* INFORMATION PROVIDED *
----------------------------------------
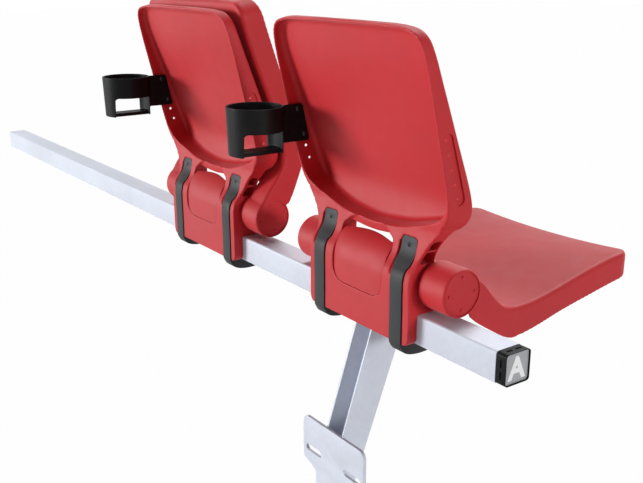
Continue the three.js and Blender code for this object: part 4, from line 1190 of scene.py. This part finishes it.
def apron():
    """The panel between the legs behind the beam, up to the cover's seam."""
    leg, beam = mm("leg"), mm("row").beam
    u = np.linspace(1, -1, STEPS["seam"])
    seam = np.stack([u * mm("cover").half, cover_bottom(u) - GAP], 1)
    reach, end = leg.inner + leg.rib, seam[0, 1]
    line = np.vstack([[(-reach, -beam), (reach, -beam), (reach, end)], seam, [(-reach, end)]])
    return mesh_object("apron", *prism(line, 1, leg.rear - leg.apron, leg.rear))


def slot_point(step):
    """A place along the accessory slot, in (y, z)."""
    slot = mm("slot")
    run = slot.pitch * step
    return slot.y + LEAN_SHARES["slot"] * run, slot.low + run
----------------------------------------
* GOAL OF THE EXERCISE *
Write each line above out exactly.

* EXERCISE RESPONSE *
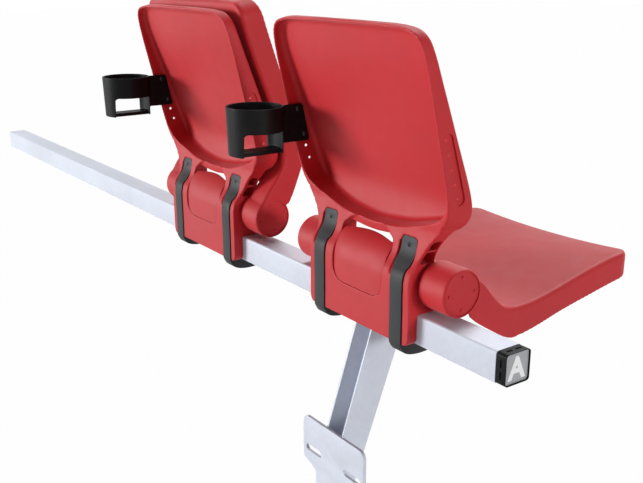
Continue the three.js and Blender code for this object: part 4, from line 1190 of scene.py. This part finishes it.
def apron():
    """The panel between the legs behind the beam, up to the cover's seam."""
    leg, beam = mm("leg"), mm("row").beam
    u = np.linspace(1, -1, STEPS["seam"])
    seam = np.stack([u * mm("cover").half, cover_bottom(u) - GAP], 1)
    reach, end = leg.inner + leg.rib, seam[0, 1]
    line = np.vstack([[(-reach, -beam), (reach, -beam), (reach, end)], seam, [(-reach, end)]])
    return mesh_object("apron", *prism(line, 1, leg.rear - leg.apron, leg.rear))


def slot_point(step):
    """A place along the accessory slot, in (y, z)."""
    slot = mm("slot")
    run = slot.pitch * step
    return slot.y + LEAN_SHARES["slot"] * run, slot.low + run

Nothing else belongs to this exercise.